When I was 15/16 and in my last year at school they fostered a girl my age and we bacame good friends, spending a great deal of time together, boyfriends and all that teenage stuff!
Another friend and I grew very suspicious when she started meeting her foster father every lunchtime, and more often than not being given a lift to school by him when previously she'd walked with us.
We talked it over and over and within a couple of weeks decided we should approach our head of year, she listened and called the foster mother who wasn't at all convinced there was anything between them.
They moved house to another part of town and we were even more convinced than ever when we found him walking out of her bedroom, both wearing robes. It was around this time that we all left high school.
Fast forward a couple of weeks to the Father dropping the Mother and their own children at her Mother's promising to collect her at tea time. He didn't arrive.
They made the national news and some weeks later were found working in a pub in Wales. He returned to the family home, i can't remember where she went. The marriage broke down and they went their separate ways. I lost touch with the family.
Some years later I found out the foster father and foster daughter had reformed their relationship, married and had 2 children. They stayed together for a number of years before splitting up.

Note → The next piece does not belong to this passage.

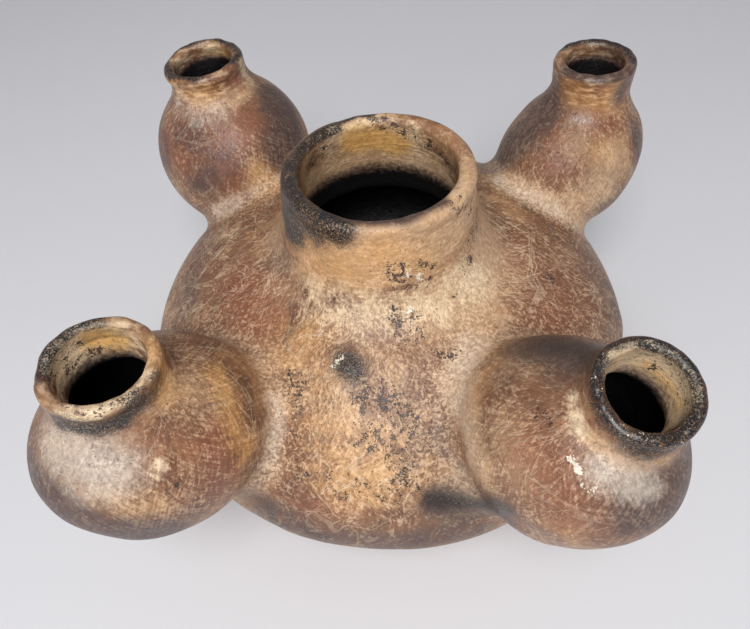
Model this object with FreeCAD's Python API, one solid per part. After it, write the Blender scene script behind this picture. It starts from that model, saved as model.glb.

I am vaguely in touch with the real daughter and son who were family friends before this all happened, i'm not sure where the father is now but know they are all happy in their relationship with their half siblings.
I will never forget the worry my friend and I went through as we began to realise something was happening between foster father and child, how we realised we absoultely had to voice our concerns only, and how we felt when the mother didn't believe (or accept) that anything untoward was happening.
She's a lovely, lovely lady who was terribly hurt at what her husband had done.
I know he wasn't her teacher but he was given responsibilty for this troubled child and even though she was rather 'advanced' it was absolutely shocking, as are all these cases.
I mean, I know relationships like this can work out well but it's wrong, even when the younger person turns 16.
He is definitely in the wrong here. He is supposed to be teaching his students not seducing them. Unfortunately we see this from both sides of the fence with female teachers and male students as well as the side described here. Personally I think he should go to prison.
I don't doubt that the younger person used their wiles to seduce the older person. BUT the adult should know better and put a stop to it.
We had a very famous story here in the states where a female teacher was involved with her 13 year old student. She left her husband and 4 kids. Hot pregnant with the 13 year olds child. She went to prison and everything. She's out now. The boy is an adult and they are married. Personally I cannot imagine what I would ever have in common with a 13 year old.
I remember that case Johnie, I believe they now live in either WA or OR.
I feel for the children, for the simple fact that they will not truly understand this situation until they are older.
I remember my driver's ed teacher being the most attractive person I knew at the time. To be honest, I would have done anything for him (back then) and not thought twice about it. Of course, he was always professional and appropriate....but had he not been, I wouldn't have understood the gravity of the situation until much later.
So very true. Children and teens have no idea of the consequences. They may know something is wrong but no clue as to how it will affect everyone.